Compte tenu de l'heure tardive, je ferai plus que respecter mon temps de parole !
Madame la présidente, madame la secrétaire d'État, mes chers collègues, la question des organismes génétiquement modifiés est prioritaire. Tout d'abord, en effet, il s'agit de la transposition d'une directive européenne, dont tous les orateurs ont souligné le caractère très tardif. En outre, ce texte fait suite aux conclusions du Grenelle de l'Environnement, qui comportent la mise en place d'un cadre rigoureux et transparent pour les OGM et les biotechnologies.
Les OGM suscitent une méfiance légitime tant sont complexes la compréhension des mécanismes en jeu et l'évaluation des dangers encourus. Les risques potentiels concernent à la fois la biosphère et la santé des consommateurs.

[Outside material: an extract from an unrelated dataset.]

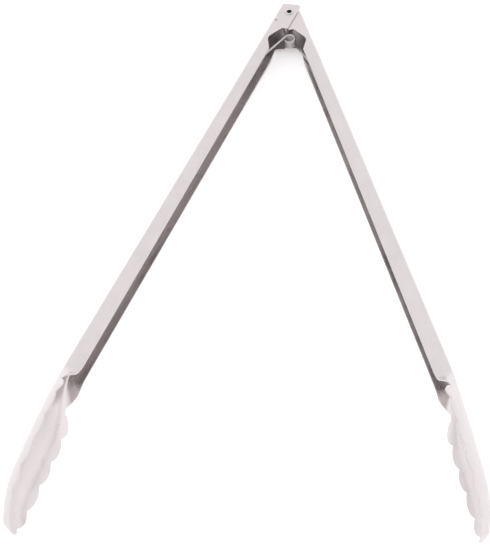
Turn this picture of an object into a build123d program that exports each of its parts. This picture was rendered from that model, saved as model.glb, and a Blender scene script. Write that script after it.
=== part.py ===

On sait aujourd'hui identifier et isoler certains gènes, puis les transférer dans le génome d'un autre être vivant. C'est cette technique modifiant le patrimoine génétique qui conduit à l'obtention des OGM. Ces organismes génétiquement modifiés sont définis par une directive européenne comme « tout organisme – à l'exception des êtres humains – dont le matériel génétique a été modifié d'une manière qui ne s'effectue pas naturellement par multiplication etou par recombinaison naturelle ». Cette définition des OGM est essentielle car elle permet de poser la problématique réelle, qui est celle de la modification par l'homme du patrimoine génétique de ses ressources.
Nous ne pouvons pas connaître la nocivité ou l'innocuité des OGM, d'autant moins que tous les OGM ne présentent pas les mêmes risques potentiels. Ainsi les plantes génétiquement modifiées ne risquent-elles pas de contaminer par croisement les cultures non génétiquement modifiées et la flore sauvage, engendrant des hybrides dont on ne pourrait plus contrôler la dispersion ? Il est essentiel de déterminer l'impact des OGM dans tous les domaines et de n'en retenir que les risques acceptables, sachant que le risque zéro n'existe pas.
En tout état de cause, il n'existe aucune certitude scientifique quant aux effets des OGM en matière environnementale et sanitaire. Il faut non seulement pouvoir garantir la sécurité sanitaire, alimentaire et environnementale des Françaises et des Français, respecter leurs attentes et leur offrir des perspectives économiques et écologiques durables ; il nous appartient également de protéger les produits labellisés AOC et les agriculteurs qui les cultivent d'une trop grande proximité avec des cultures OGM.
En revanche, la biologie moléculaire et la génomique sont des domaines dans lesquels la recherche peut sans aucun doute faire progresser les connaissances propres à améliorer les conditions de vie. Le génie génétique permet désormais un usage nouveau des plantes par obtention de molécules à usage thérapeutique capables de se substituer aux synthèses chimiques et de pallier l'extinction de substances issues d'organes animaux ou humains. Le champ des applications thérapeutiques est immense, allant de la production de médicaments aux xénogreffes. L'État se doit d'apporter son soutien aux activités de recherche sur le vivant et de veiller à ce qu'elles soient conduites indépendamment des intérêts privés. Il faut prendre le temps d'expertiser, permettre à la recherche de travailler officiellement sur la question, la laisser oeuvrer en toute sérénité et lui en donner les moyens. C'est grâce aux chercheurs et à leurs travaux que nous aurons le recul nécessaire sur les OGM, et que nous en maîtriserons mieux les tenants et les aboutissants.
Ce qui me semble important, c'est de garantir le droit et la liberté de produire et de consommer avec ou sans OGM. La liberté de choix est essentielle. Il faut garantir un régime de responsabilité stricte impliquant l'ensemble des opérateurs de la filière OGM, le respect du droit à l'information et à la participation du public, et une évaluation indépendante, transparente et pluridisciplinaire des OGM. Ces demandes sont conformes aux conclusions du Grenelle de l'environnement.
Je suis bien évidemment satisfait que le Gouvernement ait décidé de suspendre la culture commerciale du maïs Monsanto 810 jusqu'à sa réévaluation par les instances européennes. Je regrette néanmoins que le texte voté par le Sénat soit moins encadré que celui du Gouvernement. Il est donc particulièrement important d'instaurer des garde-fous sécuritaires du principe de précaution qui fassent appel à la prudence, au sens de la mesure et à la responsabilité individuelle et collective.
Je suis donc favorable à ce texte, sous réserve d'amendements qui permettront notamment de mieux protéger les cultures non-OGM, de créer une Haute autorité indépendante et transparente, et de mettre en place un régime de responsabilité plus large s'appliquant à tous les acteurs de la filière OGM. (Applaudissements sur quelques bancs du groupe de l'Union pour un mouvement populaire.)